As I have pointed out many times, haiku began as a misunderstanding and misperception of the hokku, and it has continued as such, evolving and fragmenting continually.  There is no point in trying to put the pieces of Humpty-Dumpty together again.  Haiku has moved on.

I think Hackett has his heart in the right place, but he does not recognize the fact that the house has already burnt down.  It is too late to be installing fire alarms.  Western poets and haiku pundits created a Western haiku that was individual and subjective in standards and aesthetics, and what we are seeing — and what Hackett deplores — is simply the continuation and working out of that paradigm.  It is sad, because Hackett sees the negative results but fails to deal with the root of the problem.  And the root of the problem is simply that haiku in the West has always been a misperception and misunderstanding of the hokku.

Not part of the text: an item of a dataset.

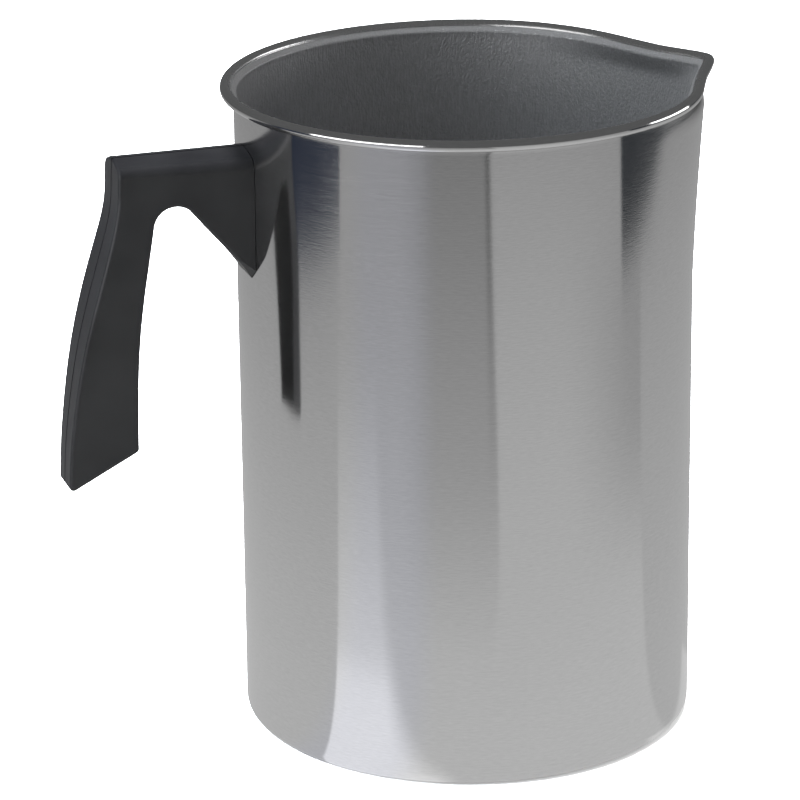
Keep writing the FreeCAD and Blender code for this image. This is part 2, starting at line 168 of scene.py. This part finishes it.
def smooth(t):
    """0 up to 0, 1 from 1, and an even curve between."""
    t = min(1.0, max(0.0, t))
    return t * t * (3 - 2 * t)


# --- body ---

def rim_radius(angle):
    """The curl's centre line: a circle, with two straight flanks that meet in the rounded nose."""
    beyond = NOSE_HALF_ANGLE - sqrt(angle ** 2 + NOSE_ROUNDING ** 2)
    return RIM_RADIUS / cos(radians(max(0.0, beyond))) - FLANK_PULL * flank(angle) - INSET


def flank(angle):
    """The share, from 0 to 1, of the pull on the rim beside the nose."""
    turn = abs(angle)
    fading = smooth((turn - FLANK_TO) / (BAND_HALF_ANGLE - FLANK_TO))
    return smooth(turn / FLANK_FROM) * (1 - fading)


def dip(angle, z):
    """How far the pressing of the spout drew the rim down on each side of the nose."""
    return FLANK_DIP * flank(angle) * smooth((z - SEAM_HEIGHT) / (RIM_Z - SEAM_HEIGHT))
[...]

The solution, then, is not to try to change modern haiku, which is what it is.  Instead one need only return to the genuine principles and aesthetics of the hokku.

It makes me very glad that I teach hokku, which though very old in form and aesthetics is nonetheless very contemporary because it is based on timeless standards and universal principles.  It is not blown about by every wind of trend and fashion, as is modern haiku.  Haiku changes its aesthetics to fit the individual; hokku changes the individual to fit its aesthetics.  When one understands the meaning of this, one understands the foundation of hokku, whether old or modern.